Much progress has been made in the knowledge of biology in wound healing. The healing process has been found to be driven by a variety of soluble factors derived from cells, including the production of proinflammatory cytokines and proteolytic enzymes (metalloproteases, elastase, and plasmin) that destroy the extracellular matrix and inactivate growth factor.14 Moreover, understanding which of these molecules are overexpressed and which are in deficit and with low bioavailability, as is the case with the growth factor, it has been possible to develop medications, such as the recombinant human epidermal growth factor (rhEGF) nepidermin to repair, regenerate, and enhance new tissues in vascular wounds.
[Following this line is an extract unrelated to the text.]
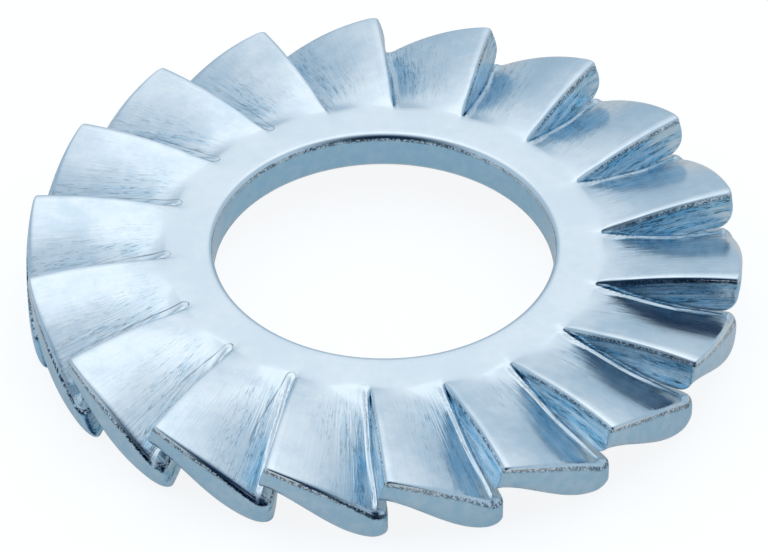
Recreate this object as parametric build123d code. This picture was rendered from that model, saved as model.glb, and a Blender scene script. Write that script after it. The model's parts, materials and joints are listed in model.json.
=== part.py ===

Nepidermin is a healing and stimulating agent that facilitates circumventing the biofilm barrier and is more efficient and safe for application in chronic ulcers.15 The rhEGF is typically administered perilesionally and intralesionally at a dose of 75 µg diluted in sterile water for injection, 3 times per week; the administrations are maintained until complete granulation of the lesion is achieved or up to 8 weeks.16
Among the experiences of nepidermin application in venous ulcers, a case series published in 2019 concluded that use of this drug reduced the healing time of chronic venous ulcers. In such cases, the time and number of vials that a patient would need for the treatment was determined; the average time of treatment was 5.6 weeks with 15.7 vials per patient.17 In another case report of a patient with a venous ulcer, 75 µg of nepidermin was applied 3 times per week for 8 weeks, achieving 95% granulation and 90% epithelialization at the end of therapy.18 It has been concluded that local intralesional administration of rhEGF promotes wound healing by correcting the expression of biological factors, which are altered in patients with ulcers, thereby reducing the release of reactive oxygen species and increasing serum levels of antioxidative capacity to improve the biochemical environment of the ulcer. Compared with the current standard of care for managing chronic venous ulcers, rhEGF is more effective, shows a shorter time to achieve complete healing of the lesion, and is well tolerated with an excellent safety profile.18
Consequently, this study was proposed to determine whether granulation and epithelialization of a chronic venous ulcer could be achieved more quickly by using intralesional nepidermin plus compression therapy vs topical hydrocolloid therapies plus compression therapy, thereby improving the patient’s health status in a shorter time.
The authors sought to determine the observed efficacy of rhEGF in a case series of patients with chronic venous insufficiency (Clinical-Etiology-Anatomy-Pathophysiology [CEAP] classification C6) plus compression therapy compared with conventional treatment with hydrocolloid gels plus compression therapy, measured in treatment time and progress of ulcer granulation. Other objectives included evaluating the number of cures and vials needed to fulfill the therapeutic goal, which was the closure of the venous ulcer.